__RECORD LIST__
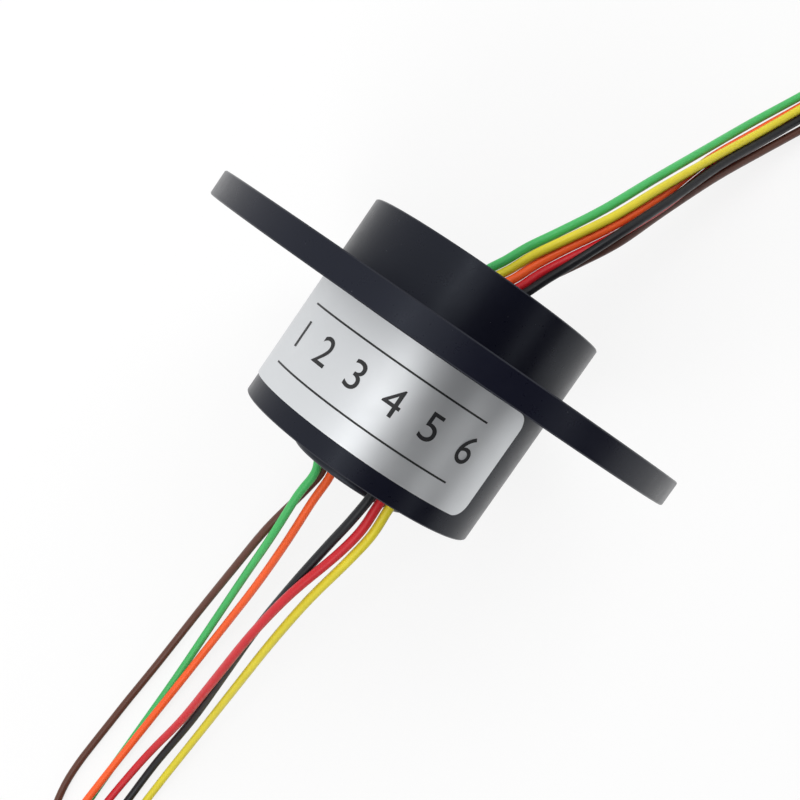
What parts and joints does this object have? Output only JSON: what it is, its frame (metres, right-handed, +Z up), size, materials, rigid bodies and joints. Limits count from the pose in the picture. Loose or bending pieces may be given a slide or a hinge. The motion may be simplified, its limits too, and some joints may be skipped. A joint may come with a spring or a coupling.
{
  "type": "slip ring",
  "caption": "Flanged capsule slip ring: round housing with a drilled flange, ball-bearing rotor with contact rings and brush wires inside, and coloured leads coiled at each end.",
  "frame": {"origin": "on the rotation axis, in the flange's face on the stator side", "axes": "+X along the rotation axis from the stator end to the rotor end; +Z up, so that the leads droop to a surface that the flange's rim touches at Z = -22.2 mm"},
  "size_m": [0.1815, 0.051, 0.0444],
  "materials": {
    "housing": "satin black moulded plastic",
    "cap": "satin dark moulded plastic",
    "foil": "satin silver foil",
    "shaft": "dark glass-filled plastic",
    "potting": "glossy black epoxy",
    "contact": "gold-plated, polished",
    "barrier": "blue plastic",
    "block": "dark green plastic",
    "wire": "gold alloy, drawn",
    "steel": "ground bearing steel",
    "cage": "pressed brass",
    "lead_green": "green insulation",
    "lead_yellow": "yellow insulation",
    "lead_orange": "orange insulation",
    "lead_red": "red insulation",
    "lead_black": "black insulation",
    "lead_brown": "brown insulation",
    "tie": "natural nylon"
  },
  "bodies": {
    "stator": {"housing": "housing", "end_cap": "cap", "label": "foil", "brush_block_near": "block", "brush_block_far": "block", "brush_wires_near": "wire", "brush_wires_far": "wire", "big_outer_race": "steel", "small_outer_race": "steel", "stator_lead_green": "lead_green", "stator_lead_yellow": "lead_yellow", "stator_lead_orange": "lead_orange", "stator_lead_red": "lead_red", "stator_lead_black": "lead_black", "stator_lead_brown": "lead_brown", "stator_coil": "lead_black", "stator_ties": "tie", "rotor_lead_green": "lead_green", "rotor_lead_yellow": "lead_yellow", "rotor_lead_orange": "lead_orange", "rotor_lead_red": "lead_red", "rotor_lead_black": "lead_black", "rotor_lead_brown": "lead_brown", "rotor_coil": "lead_black", "rotor_ties": "tie"},
    "rotor": {"rotor_shaft": "shaft", "rotor_potting": "potting", "dust_cover": "cap", "spacer": "steel", "contact_ring_1": "contact", "contact_ring_2": "contact", "contact_ring_3": "contact", "contact_ring_4": "contact", "contact_ring_5": "contact", "contact_ring_6": "contact", "barrier_1": "barrier", "barrier_2": "barrier", "barrier_3": "barrier", "barrier_4": "barrier", "barrier_5": "barrier", "barrier_6": "barrier", "barrier_7": "barrier", "big_inner_race": "steel", "small_inner_race": "steel"},
    "big_ball_train": {"big_cage": "cage", "big_balls": "steel"},
    "small_ball_train": {"small_cage": "cage", "small_balls": "steel"}
  },
  "joints": [
    {"name": "rotor_spin", "type": "hinge", "parent": "stator", "child": "rotor", "pos_m": [0, 0, 0], "axis": [1, 0, 0], "continuous": true},
    {"name": "big_train_spin", "type": "hinge", "parent": "stator", "child": "big_ball_train", "pos_m": [0.0047, 0, 0], "axis": [1, 0, 0], "continuous": true},
    {"name": "small_train_spin", "type": "hinge", "parent": "stator", "child": "small_ball_train", "pos_m": [-0.01085, 0, 0], "axis": [1, 0, 0], "continuous": true}
  ],
  "couplings": [
    {"joint": "big_train_spin", "follows": "rotor_spin", "ratio": 0.4391},
    {"joint": "small_train_spin", "follows": "rotor_spin", "ratio": 0.4385}
  ]
}
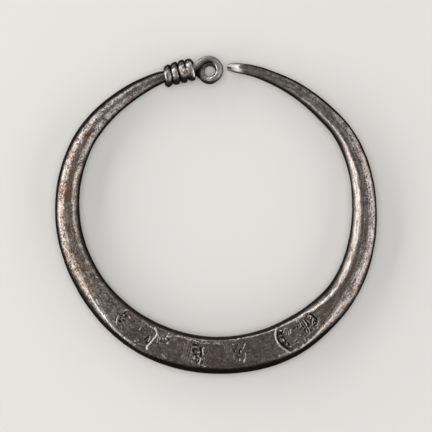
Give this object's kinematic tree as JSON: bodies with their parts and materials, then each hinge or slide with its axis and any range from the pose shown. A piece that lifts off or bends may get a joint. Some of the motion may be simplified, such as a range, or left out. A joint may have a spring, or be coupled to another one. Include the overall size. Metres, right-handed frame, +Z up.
{
  "type": "bracelet",
  "caption": "Open silver bracelet, broad and flat at the front with stamped ornament, tapering along faceted arms to a short hook and a coiled wire eye.",
  "frame": {"origin": "middle of the bracelet's box, on the surface it lies on", "axes": "+Z up out of the lying hoop, -Y towards its broad front, +X towards the arm that ends in the hook"},
  "size_m": [0.0754, 0.0744, 0.0056],
  "materials": {
    "tarnished_silver": "old hammered silver, grey-brown with tarnish on the flat faces and worn bright on the facets and edges"
  },
  "bodies": {
    "root": {"bracelet": "tarnished_silver"}
  },
  "joints": []
}
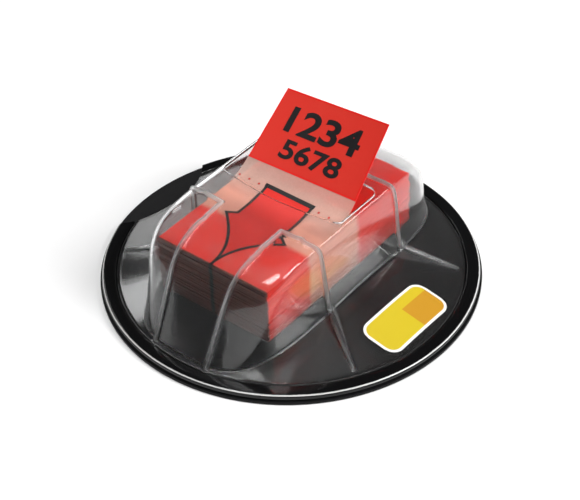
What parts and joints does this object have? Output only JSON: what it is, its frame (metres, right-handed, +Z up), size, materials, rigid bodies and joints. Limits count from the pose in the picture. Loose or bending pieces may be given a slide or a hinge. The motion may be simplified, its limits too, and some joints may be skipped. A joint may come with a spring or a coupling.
{
  "type": "desk-grip dispenser of sticky index tabs",
  "caption": "Round black desk base with a clear domed cover over a folded stack of red arrow film tabs, one tab drawn up through the slot.",
  "frame": {"origin": "middle of the base's underside, on the desk", "axes": "+Z up from the desk; the tab stack's length runs along Y, with the cover's sloping front at -Y; the thumb notch is at -X and the sticker at +X"},
  "size_m": [0.0734, 0.0734, 0.0326],
  "materials": {
    "grip_rubber": "matt soft rubber",
    "black_plastic": "gloss black moulding",
    "clear_plastic": "clear thermoformed sheet",
    "printed_film": "satin printed film",
    "sticker_film": "satin coloured film"
  },
  "bodies": {
    "root": {"grip_pad": "grip_rubber", "base_tray": "black_plastic", "clear_cover": "clear_plastic", "tab_stack": "printed_film", "dispensed_tab": "printed_film", "skirt_sticker": "sticker_film"}
  },
  "joints": []
}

__WHAT YOU HAVE TO DO__
Show the data once more, exactly as it was written.

__RESPONSE FOR THIS EXERCISE__
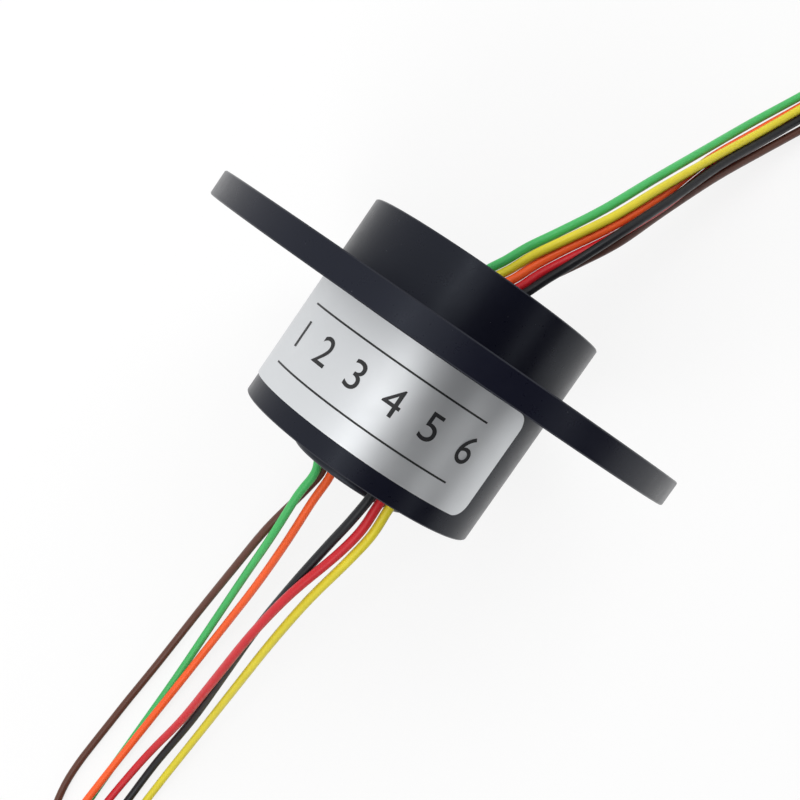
What parts and joints does this object have? Output only JSON: what it is, its frame (metres, right-handed, +Z up), size, materials, rigid bodies and joints. Limits count from the pose in the picture. Loose or bending pieces may be given a slide or a hinge. The motion may be simplified, its limits too, and some joints may be skipped. A joint may come with a spring or a coupling.
{
  "type": "slip ring",
  "caption": "Flanged capsule slip ring: round housing with a drilled flange, ball-bearing rotor with contact rings and brush wires inside, and coloured leads coiled at each end.",
  "frame": {"origin": "on the rotation axis, in the flange's face on the stator side", "axes": "+X along the rotation axis from the stator end to the rotor end; +Z up, so that the leads droop to a surface that the flange's rim touches at Z = -22.2 mm"},
  "size_m": [0.1815, 0.051, 0.0444],
  "materials": {
    "housing": "satin black moulded plastic",
    "cap": "satin dark moulded plastic",
    "foil": "satin silver foil",
    "shaft": "dark glass-filled plastic",
    "potting": "glossy black epoxy",
    "contact": "gold-plated, polished",
    "barrier": "blue plastic",
    "block": "dark green plastic",
    "wire": "gold alloy, drawn",
    "steel": "ground bearing steel",
    "cage": "pressed brass",
    "lead_green": "green insulation",
    "lead_yellow": "yellow insulation",
    "lead_orange": "orange insulation",
    "lead_red": "red insulation",
    "lead_black": "black insulation",
    "lead_brown": "brown insulation",
    "tie": "natural nylon"
  },
  "bodies": {
    "stator": {"housing": "housing", "end_cap": "cap", "label": "foil", "brush_block_near": "block", "brush_block_far": "block", "brush_wires_near": "wire", "brush_wires_far": "wire", "big_outer_race": "steel", "small_outer_race": "steel", "stator_lead_green": "lead_green", "stator_lead_yellow": "lead_yellow", "stator_lead_orange": "lead_orange", "stator_lead_red": "lead_red", "stator_lead_black": "lead_black", "stator_lead_brown": "lead_brown", "stator_coil": "lead_black", "stator_ties": "tie", "rotor_lead_green": "lead_green", "rotor_lead_yellow": "lead_yellow", "rotor_lead_orange": "lead_orange", "rotor_lead_red": "lead_red", "rotor_lead_black": "lead_black", "rotor_lead_brown": "lead_brown", "rotor_coil": "lead_black", "rotor_ties": "tie"},
    "rotor": {"rotor_shaft": "shaft", "rotor_potting": "potting", "dust_cover": "cap", "spacer": "steel", "contact_ring_1": "contact", "contact_ring_2": "contact", "contact_ring_3": "contact", "contact_ring_4": "contact", "contact_ring_5": "contact", "contact_ring_6": "contact", "barrier_1": "barrier", "barrier_2": "barrier", "barrier_3": "barrier", "barrier_4": "barrier", "barrier_5": "barrier", "barrier_6": "barrier", "barrier_7": "barrier", "big_inner_race": "steel", "small_inner_race": "steel"},
    "big_ball_train": {"big_cage": "cage", "big_balls": "steel"},
    "small_ball_train": {"small_cage": "cage", "small_balls": "steel"}
  },
  "joints": [
    {"name": "rotor_spin", "type": "hinge", "parent": "stator", "child": "rotor", "pos_m": [0, 0, 0], "axis": [1, 0, 0], "continuous": true},
    {"name": "big_train_spin", "type": "hinge", "parent": "stator", "child": "big_ball_train", "pos_m": [0.0047, 0, 0], "axis": [1, 0, 0], "continuous": true},
    {"name": "small_train_spin", "type": "hinge", "parent": "stator", "child": "small_ball_train", "pos_m": [-0.01085, 0, 0], "axis": [1, 0, 0], "continuous": true}
  ],
  "couplings": [
    {"joint": "big_train_spin", "follows": "rotor_spin", "ratio": 0.4391},
    {"joint": "small_train_spin", "follows": "rotor_spin", "ratio": 0.4385}
  ]
}
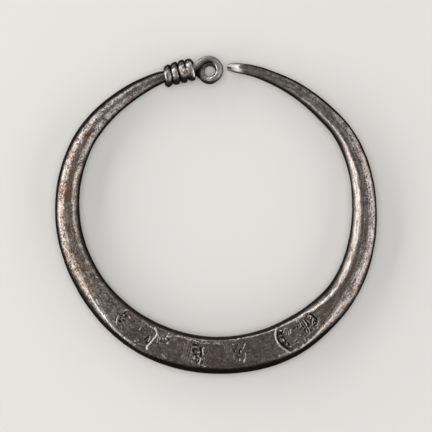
Give this object's kinematic tree as JSON: bodies with their parts and materials, then each hinge or slide with its axis and any range from the pose shown. A piece that lifts off or bends may get a joint. Some of the motion may be simplified, such as a range, or left out. A joint may have a spring, or be coupled to another one. Include the overall size. Metres, right-handed frame, +Z up.
{
  "type": "bracelet",
  "caption": "Open silver bracelet, broad and flat at the front with stamped ornament, tapering along faceted arms to a short hook and a coiled wire eye.",
  "frame": {"origin": "middle of the bracelet's box, on the surface it lies on", "axes": "+Z up out of the lying hoop, -Y towards its broad front, +X towards the arm that ends in the hook"},
  "size_m": [0.0754, 0.0744, 0.0056],
  "materials": {
    "tarnished_silver": "old hammered silver, grey-brown with tarnish on the flat faces and worn bright on the facets and edges"
  },
  "bodies": {
    "root": {"bracelet": "tarnished_silver"}
  },
  "joints": []
}
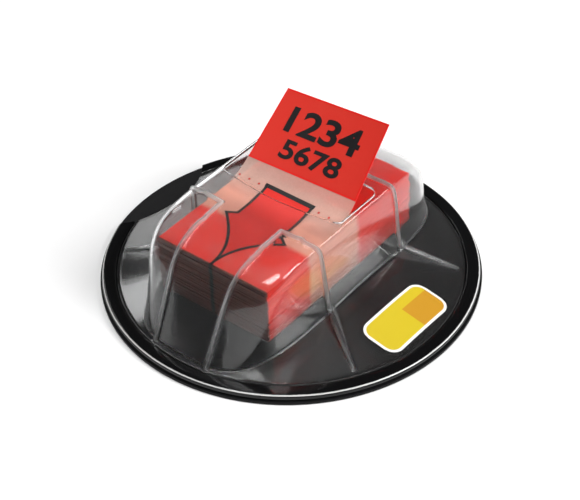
What parts and joints does this object have? Output only JSON: what it is, its frame (metres, right-handed, +Z up), size, materials, rigid bodies and joints. Limits count from the pose in the picture. Loose or bending pieces may be given a slide or a hinge. The motion may be simplified, its limits too, and some joints may be skipped. A joint may come with a spring or a coupling.
{
  "type": "desk-grip dispenser of sticky index tabs",
  "caption": "Round black desk base with a clear domed cover over a folded stack of red arrow film tabs, one tab drawn up through the slot.",
  "frame": {"origin": "middle of the base's underside, on the desk", "axes": "+Z up from the desk; the tab stack's length runs along Y, with the cover's sloping front at -Y; the thumb notch is at -X and the sticker at +X"},
  "size_m": [0.0734, 0.0734, 0.0326],
  "materials": {
    "grip_rubber": "matt soft rubber",
    "black_plastic": "gloss black moulding",
    "clear_plastic": "clear thermoformed sheet",
    "printed_film": "satin printed film",
    "sticker_film": "satin coloured film"
  },
  "bodies": {
    "root": {"grip_pad": "grip_rubber", "base_tray": "black_plastic", "clear_cover": "clear_plastic", "tab_stack": "printed_film", "dispensed_tab": "printed_film", "skirt_sticker": "sticker_film"}
  },
  "joints": []
}